Request
Retype everything from the line that contains "burr_face = terminal.faces().sort_by(Axis.Z)[0]" down to the line that contains "bpy.data.objects.remove(obj)", inclusive, without altering or adding anything.

Dataset content
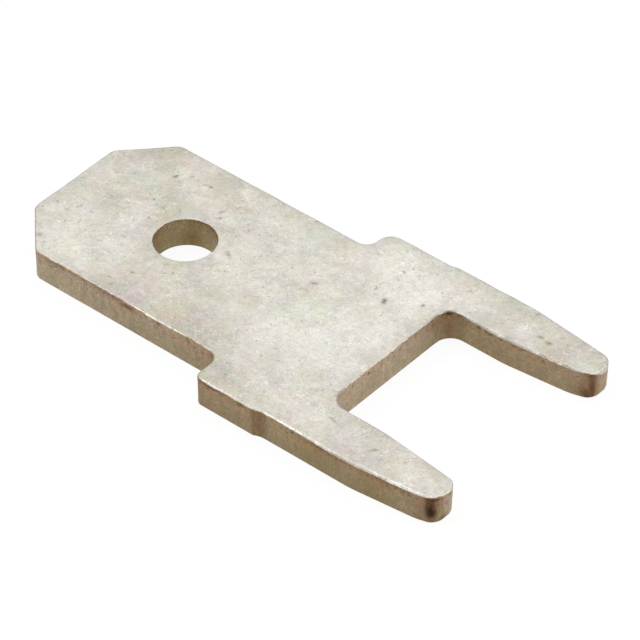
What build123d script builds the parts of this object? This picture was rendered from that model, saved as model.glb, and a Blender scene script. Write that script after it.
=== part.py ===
from build123d import *
import os

# A flat two-legged spade terminal, blanked in one stroke from plated brass strip.
# All sizes are in millimetres. The terminal lies flat: +X runs from the nose to
# the leg tips, +Y across the tab and +Z out of the face that the punch entered.
# The origin is under the middle of its length, on the tab's centreline, at the
# lower face.

# Strip
sheet_thickness = 0.77
punch_side_roll = 0.05
burr_side_break = 0.02

# Tab that the receptacle slides over
tab_width = 4.75
tab_length = 6.48
nose_chamfer_length = 1.06
nose_chamfer_width = 1.11
nose_corner_radius = 0.30

# Latching hole in the tab
hole_diameter = 1.42
hole_from_nose = 3.32

# Shoulders, cut off the carrier strip that once joined neighbouring terminals
shoulder_skew = 0.06
root_radius = 0.30
near_shoulder_radius = 0.18
far_shoulder_radius = 0.35
near_stub_length = 1.59
near_stub_proud = 0.07
far_stub_length = 1.86
far_stub_short = 0.05
cut_step_run = 0.15
cut_step_radius = 0.15

# Base between the shoulders' front and the edge that seats on the board
base_length = 2.66
crotch_radius = 0.40

# Legs that go through the board
leg_pitch = 5.08
leg_width = 1.16
leg_length = 3.77
near_leg_short = 0.07
leg_taper_length = 2.22
leg_tip_width = 0.71
leg_taper_blend_radius = 3.0
leg_tip_radius = 0.30

# Stations along the terminal
total_length = tab_length + base_length + leg_length
nose_x = -total_length / 2
hole_x = nose_x + hole_from_nose
shoulder_x = nose_x + tab_length
crotch_x = shoulder_x + base_length
tip_x = crotch_x + leg_length
taper_x = tip_x - leg_taper_length

# Distances from the centreline
tab_side_y = tab_width / 2
leg_centre_y = leg_pitch / 2
leg_outer_y = leg_centre_y + leg_width / 2
leg_inner_y = leg_centre_y - leg_width / 2
tip_outer_y = leg_centre_y + leg_tip_width / 2
tip_inner_y = leg_centre_y - leg_tip_width / 2


def side_corners(side, skew, shoulder_radius, stub_length, stub_y, leg_end_x):
    """Corners of one side from the nose to the crotch, each as x, y and corner radius.

    side is +1 or -1. The shoulder's front stands skew behind its drawn place. The
    stub is what is left of the carrier strip: it ends stub_length behind that place,
    stub_y from the centreline, and a short slanted cut joins it to the leg's outer
    edge. The leg ends at leg_end_x.
    """
    shoulder_front_x = shoulder_x + skew
    stub_end_x = shoulder_x + stub_length
    corners = [
        (nose_x, tab_side_y - nose_chamfer_width, nose_corner_radius),
        (nose_x + nose_chamfer_length, tab_side_y, nose_corner_radius),
        (shoulder_front_x, tab_side_y, root_radius),
        (shoulder_front_x, stub_y, shoulder_radius),
        (stub_end_x, stub_y, 0),
        (stub_end_x + cut_step_run, leg_outer_y, cut_step_radius),
        (taper_x, leg_outer_y, leg_taper_blend_radius),
        (leg_end_x, tip_outer_y, leg_tip_radius),
        (leg_end_x, tip_inner_y, leg_tip_radius),
        (taper_x, leg_inner_y, leg_taper_blend_radius),
        (crotch_x, leg_inner_y, crotch_radius),
    ]
    return [(x, side * y, radius) for x, y, radius in corners]


def blank_outline():
    """All corners of the blank in order: the far side forwards, the near side back."""
    far_stub_y = leg_outer_y - far_stub_short
    near_stub_y = leg_outer_y + near_stub_proud
    near_tip_x = tip_x - near_leg_short
    far_side = side_corners(
        1, shoulder_skew, far_shoulder_radius, far_stub_length, far_stub_y, tip_x
    )
    near_side = side_corners(
        -1, -shoulder_skew, near_shoulder_radius, near_stub_length, near_stub_y, near_tip_x
    )
    return far_side + near_side[::-1]


def blank_face():
    """Flat face of the blank, with its corners rounded and the latching hole in it."""
    corners = blank_outline()
    with BuildSketch() as sketch:
        with BuildLine():
            Polyline([(x, y) for x, y, radius in corners], close=True)
        make_face()
        for x, y, radius in corners:
            if radius > 0:
                corner = sketch.vertices().sort_by_distance((x, y))[0]
                fillet(corner, radius)
        with Locations((hole_x, 0)):
            Circle(hole_diameter / 2, mode=Mode.SUBTRACT)
    return sketch.sketch


def spade_terminal():
    """Blank of full thickness, its upper edges rolled by the punch, its lower ones barely broken."""
    with BuildPart() as terminal:
        add(blank_face())
        extrude(amount=sheet_thickness)
        punch_face = terminal.faces().sort_by(Axis.Z)[-1]
        fillet(punch_face.edges(), punch_side_roll)
        burr_face = terminal.faces().sort_by(Axis.Z)[0]
        fillet(burr_face.edges(), burr_side_break)
    return terminal.part


os.makedirs("parts", exist_ok=True)
export_step(spade_terminal(), "parts/spade_terminal.step")
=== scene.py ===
import bmesh
import bpy
import numpy as np
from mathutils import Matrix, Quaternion, Vector


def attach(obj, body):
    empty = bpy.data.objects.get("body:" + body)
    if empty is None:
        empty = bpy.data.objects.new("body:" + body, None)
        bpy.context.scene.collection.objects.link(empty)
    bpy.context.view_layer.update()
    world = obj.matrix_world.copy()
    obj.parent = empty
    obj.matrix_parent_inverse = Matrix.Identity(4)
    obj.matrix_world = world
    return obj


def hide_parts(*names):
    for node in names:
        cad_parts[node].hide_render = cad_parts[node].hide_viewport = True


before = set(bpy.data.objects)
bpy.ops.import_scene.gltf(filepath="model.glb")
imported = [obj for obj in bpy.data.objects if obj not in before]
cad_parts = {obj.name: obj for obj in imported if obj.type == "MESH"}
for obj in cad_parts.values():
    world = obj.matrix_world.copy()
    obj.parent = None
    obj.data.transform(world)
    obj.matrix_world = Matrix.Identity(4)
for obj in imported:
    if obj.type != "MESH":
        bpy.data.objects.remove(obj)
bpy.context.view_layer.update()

# A flat spade terminal, blanked from tinned brass strip, lying on white.
# The plan is drawn in millimetres in the part's own frame: +X from the nose to
# the leg tips, +Y across the tab and +Z out of the upper face. The half on the
# +Y side is the far one. Meshes are in metres.
millimetre = 0.001

# Strip
sheet_thickness = 0.77
punch_side_roll = 0.05
burr_side_break = 0.02

# Tab with its latching hole
tab_width = 4.75
tab_length = 6.48
nose_chamfer_length = 1.06
nose_chamfer_width = 1.11
nose_corner_radius = 0.30
hole_diameter = 1.42
hole_from_nose = 3.32

# Shoulders with the stubs of the carrier strip
shoulder_skew = 0.06
root_radius = 0.30
near_shoulder_radius = 0.18
far_shoulder_radius = 0.35
near_stub_length = 1.59
near_stub_proud = 0.07
far_stub_length = 1.86
far_stub_short = 0.05
cut_step_run = 0.12
cut_step_radius = 0.50

# Base and legs
base_length = 2.66
crotch_radius = 0.40
leg_pitch = 5.08
leg_width = 1.16
leg_length = 3.77
near_leg_short = 0.07
leg_taper_length = 2.22
leg_tip_width = 0.71
leg_taper_blend_radius = 3.0
leg_tip_radius = 0.30

# Stations along the terminal and distances from its centreline
total_length = tab_length + base_length + leg_length
nose_x = -total_length / 2
hole_x = nose_x + hole_from_nose
shoulder_x = nose_x + tab_length
crotch_x = shoulder_x + base_length
tip_x = crotch_x + leg_length
taper_x = tip_x - leg_taper_length
tab_side = tab_width / 2
leg_centre = leg_pitch / 2
leg_outer = leg_centre + leg_width / 2
leg_inner = leg_centre - leg_width / 2
tip_outer = leg_centre + leg_tip_width / 2
tip_inner = leg_centre - leg_tip_width / 2
near_stub_side = leg_outer + near_stub_proud
far_stub_side = leg_outer - far_stub_short
near_tip_x = tip_x - near_leg_short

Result
        burr_face = terminal.faces().sort_by(Axis.Z)[0]
        fillet(burr_face.edges(), burr_side_break)
    return terminal.part


os.makedirs("parts", exist_ok=True)
export_step(spade_terminal(), "parts/spade_terminal.step")
=== scene.py ===
import bmesh
import bpy
import numpy as np
from mathutils import Matrix, Quaternion, Vector


def attach(obj, body):
    empty = bpy.data.objects.get("body:" + body)
    if empty is None:
        empty = bpy.data.objects.new("body:" + body, None)
        bpy.context.scene.collection.objects.link(empty)
    bpy.context.view_layer.update()
    world = obj.matrix_world.copy()
    obj.parent = empty
    obj.matrix_parent_inverse = Matrix.Identity(4)
    obj.matrix_world = world
    return obj


def hide_parts(*names):
    for node in names:
        cad_parts[node].hide_render = cad_parts[node].hide_viewport = True


before = set(bpy.data.objects)
bpy.ops.import_scene.gltf(filepath="model.glb")
imported = [obj for obj in bpy.data.objects if obj not in before]
cad_parts = {obj.name: obj for obj in imported if obj.type == "MESH"}
for obj in cad_parts.values():
    world = obj.matrix_world.copy()
    obj.parent = None
    obj.data.transform(world)
    obj.matrix_world = Matrix.Identity(4)
for obj in imported:
    if obj.type != "MESH":
        bpy.data.objects.remove(obj)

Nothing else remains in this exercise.